Pregnancy was very difficult for me, I was in a lot of pain and constantly fatigued, I still went to work, cooked cleaned, and unpacked everything after our move to a new house in the middle of my third trimester, but my husband didn't think it was enough and constantly called me lazy.

After my daughter was born, he helped me around the house some as I was barely able to care for my daughter- until 6 weeks was up. 2 months ago, my old job asked if I was still coming back and offered me a remote position, my husband insisted I take it (so we could both work from home) even though I wasn't ready to go back to work and was struggling to take care of my daughter. From there, things got progressively worse.

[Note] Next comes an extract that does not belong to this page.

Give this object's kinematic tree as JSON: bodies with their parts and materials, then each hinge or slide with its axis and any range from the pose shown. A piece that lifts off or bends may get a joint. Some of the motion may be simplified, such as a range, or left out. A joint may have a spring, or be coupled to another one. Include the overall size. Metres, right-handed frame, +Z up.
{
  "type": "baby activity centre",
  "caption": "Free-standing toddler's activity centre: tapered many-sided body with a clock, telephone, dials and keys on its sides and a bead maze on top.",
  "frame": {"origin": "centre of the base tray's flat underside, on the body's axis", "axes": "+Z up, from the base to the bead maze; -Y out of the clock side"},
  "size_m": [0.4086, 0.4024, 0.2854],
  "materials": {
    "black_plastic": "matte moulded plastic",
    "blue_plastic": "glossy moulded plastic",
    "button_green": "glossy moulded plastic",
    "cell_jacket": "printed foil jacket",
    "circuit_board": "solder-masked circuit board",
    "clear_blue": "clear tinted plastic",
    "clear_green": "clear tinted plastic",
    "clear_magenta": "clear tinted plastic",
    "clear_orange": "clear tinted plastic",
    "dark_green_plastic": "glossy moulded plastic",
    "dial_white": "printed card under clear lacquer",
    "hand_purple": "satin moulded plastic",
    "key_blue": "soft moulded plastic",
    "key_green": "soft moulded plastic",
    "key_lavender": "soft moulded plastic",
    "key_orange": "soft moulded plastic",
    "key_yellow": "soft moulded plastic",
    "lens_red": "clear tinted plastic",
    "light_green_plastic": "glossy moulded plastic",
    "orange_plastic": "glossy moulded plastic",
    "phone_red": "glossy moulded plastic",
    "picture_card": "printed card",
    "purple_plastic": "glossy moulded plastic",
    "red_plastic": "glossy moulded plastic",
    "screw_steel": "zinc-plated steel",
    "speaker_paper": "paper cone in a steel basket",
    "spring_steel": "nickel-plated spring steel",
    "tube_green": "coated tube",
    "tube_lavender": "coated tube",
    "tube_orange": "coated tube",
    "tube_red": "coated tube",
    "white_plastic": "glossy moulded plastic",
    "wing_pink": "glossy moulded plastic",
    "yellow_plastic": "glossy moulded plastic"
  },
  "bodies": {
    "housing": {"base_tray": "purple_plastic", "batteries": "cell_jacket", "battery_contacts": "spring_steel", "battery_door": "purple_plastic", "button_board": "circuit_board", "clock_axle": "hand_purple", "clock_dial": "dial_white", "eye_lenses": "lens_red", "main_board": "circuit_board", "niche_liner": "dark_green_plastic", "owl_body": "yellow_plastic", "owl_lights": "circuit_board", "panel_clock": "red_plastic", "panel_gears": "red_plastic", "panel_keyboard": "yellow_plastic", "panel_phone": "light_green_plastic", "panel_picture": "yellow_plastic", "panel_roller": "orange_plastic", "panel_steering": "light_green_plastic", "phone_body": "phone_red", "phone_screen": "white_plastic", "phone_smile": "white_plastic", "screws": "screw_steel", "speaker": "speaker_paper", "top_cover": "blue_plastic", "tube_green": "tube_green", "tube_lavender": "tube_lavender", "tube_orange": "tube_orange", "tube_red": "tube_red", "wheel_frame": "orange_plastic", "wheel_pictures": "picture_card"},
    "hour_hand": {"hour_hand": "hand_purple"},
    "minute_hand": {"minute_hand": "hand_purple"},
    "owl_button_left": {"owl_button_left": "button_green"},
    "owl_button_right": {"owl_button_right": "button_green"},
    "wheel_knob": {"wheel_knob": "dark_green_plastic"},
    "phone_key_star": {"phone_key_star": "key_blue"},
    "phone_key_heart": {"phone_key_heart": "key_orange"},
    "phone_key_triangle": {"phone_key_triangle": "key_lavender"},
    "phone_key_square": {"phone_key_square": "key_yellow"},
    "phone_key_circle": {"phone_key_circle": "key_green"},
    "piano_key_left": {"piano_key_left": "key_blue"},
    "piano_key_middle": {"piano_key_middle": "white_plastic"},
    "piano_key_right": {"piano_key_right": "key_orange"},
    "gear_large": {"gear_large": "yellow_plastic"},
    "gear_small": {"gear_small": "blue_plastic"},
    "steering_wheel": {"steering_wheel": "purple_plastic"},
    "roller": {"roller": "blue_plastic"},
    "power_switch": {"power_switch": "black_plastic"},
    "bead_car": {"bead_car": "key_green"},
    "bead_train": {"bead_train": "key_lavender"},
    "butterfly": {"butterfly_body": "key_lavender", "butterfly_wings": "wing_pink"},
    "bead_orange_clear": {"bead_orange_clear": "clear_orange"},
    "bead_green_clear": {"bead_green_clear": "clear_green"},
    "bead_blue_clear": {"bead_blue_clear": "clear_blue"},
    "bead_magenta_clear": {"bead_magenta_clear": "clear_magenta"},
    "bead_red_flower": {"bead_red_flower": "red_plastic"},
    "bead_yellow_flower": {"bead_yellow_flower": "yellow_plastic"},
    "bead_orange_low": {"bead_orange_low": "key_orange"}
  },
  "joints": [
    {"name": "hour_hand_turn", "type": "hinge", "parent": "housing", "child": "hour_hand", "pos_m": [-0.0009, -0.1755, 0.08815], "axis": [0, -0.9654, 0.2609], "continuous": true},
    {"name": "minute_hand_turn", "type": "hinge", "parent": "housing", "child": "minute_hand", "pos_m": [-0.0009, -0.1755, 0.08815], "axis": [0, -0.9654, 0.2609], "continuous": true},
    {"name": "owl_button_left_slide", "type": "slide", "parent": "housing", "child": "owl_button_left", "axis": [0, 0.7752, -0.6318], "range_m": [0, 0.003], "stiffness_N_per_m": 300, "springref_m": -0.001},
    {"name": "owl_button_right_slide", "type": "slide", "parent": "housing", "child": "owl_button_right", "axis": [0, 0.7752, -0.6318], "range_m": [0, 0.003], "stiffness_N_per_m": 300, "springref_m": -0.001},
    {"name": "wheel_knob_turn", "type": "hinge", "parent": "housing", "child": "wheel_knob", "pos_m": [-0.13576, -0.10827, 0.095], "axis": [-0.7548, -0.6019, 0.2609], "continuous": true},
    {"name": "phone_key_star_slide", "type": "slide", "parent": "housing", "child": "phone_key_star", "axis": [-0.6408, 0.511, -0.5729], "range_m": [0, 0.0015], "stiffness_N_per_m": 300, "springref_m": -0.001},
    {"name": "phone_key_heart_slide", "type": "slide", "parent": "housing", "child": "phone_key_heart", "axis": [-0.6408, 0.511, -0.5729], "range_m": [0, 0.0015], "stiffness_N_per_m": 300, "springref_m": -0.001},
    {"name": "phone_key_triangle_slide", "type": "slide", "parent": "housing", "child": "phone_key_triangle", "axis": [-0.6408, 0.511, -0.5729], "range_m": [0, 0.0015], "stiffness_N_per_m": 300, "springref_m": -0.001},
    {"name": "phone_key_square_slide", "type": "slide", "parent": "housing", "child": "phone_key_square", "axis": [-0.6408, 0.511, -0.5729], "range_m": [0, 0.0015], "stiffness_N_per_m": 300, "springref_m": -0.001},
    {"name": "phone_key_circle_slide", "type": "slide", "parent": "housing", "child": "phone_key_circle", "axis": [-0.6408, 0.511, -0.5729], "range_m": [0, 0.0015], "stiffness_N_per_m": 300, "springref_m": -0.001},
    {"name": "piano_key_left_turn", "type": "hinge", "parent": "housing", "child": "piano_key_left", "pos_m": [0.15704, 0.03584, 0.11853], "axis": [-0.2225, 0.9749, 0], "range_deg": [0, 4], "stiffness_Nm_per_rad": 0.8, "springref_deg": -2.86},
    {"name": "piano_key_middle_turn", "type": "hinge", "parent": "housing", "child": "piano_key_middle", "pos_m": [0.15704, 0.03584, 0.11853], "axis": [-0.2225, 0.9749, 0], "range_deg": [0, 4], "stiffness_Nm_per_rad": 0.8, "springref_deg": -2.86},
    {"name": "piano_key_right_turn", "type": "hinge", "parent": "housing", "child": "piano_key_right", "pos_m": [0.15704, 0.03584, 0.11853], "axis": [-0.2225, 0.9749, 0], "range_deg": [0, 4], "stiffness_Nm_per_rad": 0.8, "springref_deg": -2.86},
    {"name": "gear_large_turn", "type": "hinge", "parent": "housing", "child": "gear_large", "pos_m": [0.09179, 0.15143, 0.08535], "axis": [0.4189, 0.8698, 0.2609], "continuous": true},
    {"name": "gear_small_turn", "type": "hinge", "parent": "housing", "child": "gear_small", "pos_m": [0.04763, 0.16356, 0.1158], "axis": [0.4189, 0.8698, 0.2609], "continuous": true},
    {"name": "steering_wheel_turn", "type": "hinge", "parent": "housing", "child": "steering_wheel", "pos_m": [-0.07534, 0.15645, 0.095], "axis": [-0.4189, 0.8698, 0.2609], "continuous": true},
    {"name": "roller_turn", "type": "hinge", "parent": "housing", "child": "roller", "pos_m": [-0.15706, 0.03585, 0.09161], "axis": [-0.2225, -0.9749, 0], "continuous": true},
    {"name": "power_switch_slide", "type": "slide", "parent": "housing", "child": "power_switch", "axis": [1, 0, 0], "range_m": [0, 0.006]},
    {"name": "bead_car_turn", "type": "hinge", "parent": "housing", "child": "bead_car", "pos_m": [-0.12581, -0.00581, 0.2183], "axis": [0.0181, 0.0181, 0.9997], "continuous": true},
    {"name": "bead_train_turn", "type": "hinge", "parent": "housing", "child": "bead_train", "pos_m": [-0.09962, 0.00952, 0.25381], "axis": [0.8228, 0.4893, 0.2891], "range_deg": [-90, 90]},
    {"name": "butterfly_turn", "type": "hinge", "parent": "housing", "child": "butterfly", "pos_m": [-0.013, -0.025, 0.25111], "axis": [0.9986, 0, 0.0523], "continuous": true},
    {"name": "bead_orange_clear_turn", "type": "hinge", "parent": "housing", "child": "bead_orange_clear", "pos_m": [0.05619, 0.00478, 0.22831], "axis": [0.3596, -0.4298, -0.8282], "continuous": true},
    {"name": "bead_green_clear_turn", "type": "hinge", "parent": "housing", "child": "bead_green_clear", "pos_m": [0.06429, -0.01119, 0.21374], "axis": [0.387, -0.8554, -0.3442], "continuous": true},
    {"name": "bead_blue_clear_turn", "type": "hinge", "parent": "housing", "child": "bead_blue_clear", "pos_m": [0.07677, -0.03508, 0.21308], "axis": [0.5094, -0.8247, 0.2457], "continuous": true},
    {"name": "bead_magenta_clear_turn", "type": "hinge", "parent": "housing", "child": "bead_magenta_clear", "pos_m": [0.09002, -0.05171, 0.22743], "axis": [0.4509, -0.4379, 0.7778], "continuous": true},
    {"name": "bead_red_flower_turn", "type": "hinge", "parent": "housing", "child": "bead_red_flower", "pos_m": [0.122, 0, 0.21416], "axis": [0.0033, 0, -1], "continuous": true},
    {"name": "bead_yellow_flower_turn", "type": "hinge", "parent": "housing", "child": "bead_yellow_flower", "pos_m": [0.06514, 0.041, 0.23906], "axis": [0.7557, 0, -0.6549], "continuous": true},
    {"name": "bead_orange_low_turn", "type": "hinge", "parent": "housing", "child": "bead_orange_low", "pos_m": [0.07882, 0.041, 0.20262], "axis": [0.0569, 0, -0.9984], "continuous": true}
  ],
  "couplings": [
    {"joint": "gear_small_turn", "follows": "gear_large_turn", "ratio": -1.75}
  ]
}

I was totally exhausted from working full-time and caring for a baby all day. I asked for help with things around the house because I was so overwhelmed and since I can't trust him with the baby (he gets very rough with her if she cries). I could maybe get the bare minimum of help. He complains that the food I made isn't good enough, constantly asks why I can't lose weight, or tells me I wasn’t taking care of my daughter because tried to quickly eat before it was time for her next feed or because she is extra fussy. He remarks that he is having to live like he is single so he might as well be single. He frequently threatens to kick us out or abandon us and becomes extremely verbally abusive when he thinks I'm disrespecting him or not doing exactly what he wants the moment he wants it.

He knows I cannot leave as I'm from a non-Muslim family who I am not on good terms with, who would not likely take me in, and are retired. My husband makes very good money and leaving would mean my daughter would have a very poor quality of life. Surviving on my own with my daughter isn't possible where I live as the cost of living is very high and I don't make enough to even afford an apartment.

Marrying again is also extremely unlikely as this is my second marriage to yet another abusive person.

I don't know what to do. If I ask friends for help, he would find out, I don't know what he would do but there would be no saving the marriage after that. We have a lot of mutual friends and many people like him, even my non-Muslim family.

Because he makes very good money and I was previously married, I doubt people will listen to me or they will blame me and tell me this is my fault.

If this question doesn't get answered, please at least make dua for me and my daughter.


You feel exhausted and overwhelmed with the daily chores, your job, and nursing, yet your husband does not support you.

His constant criticism, threats, and discontentment can certainly be very frustrating.

What can you do?

Contact your parents or other relatives you feel comfortable with, even if you think that they would not be able to help you for one reason or another.

Seek help from them. It is a temporary solution, but it would help you feel better enough to think about your situation and make decisions about your future.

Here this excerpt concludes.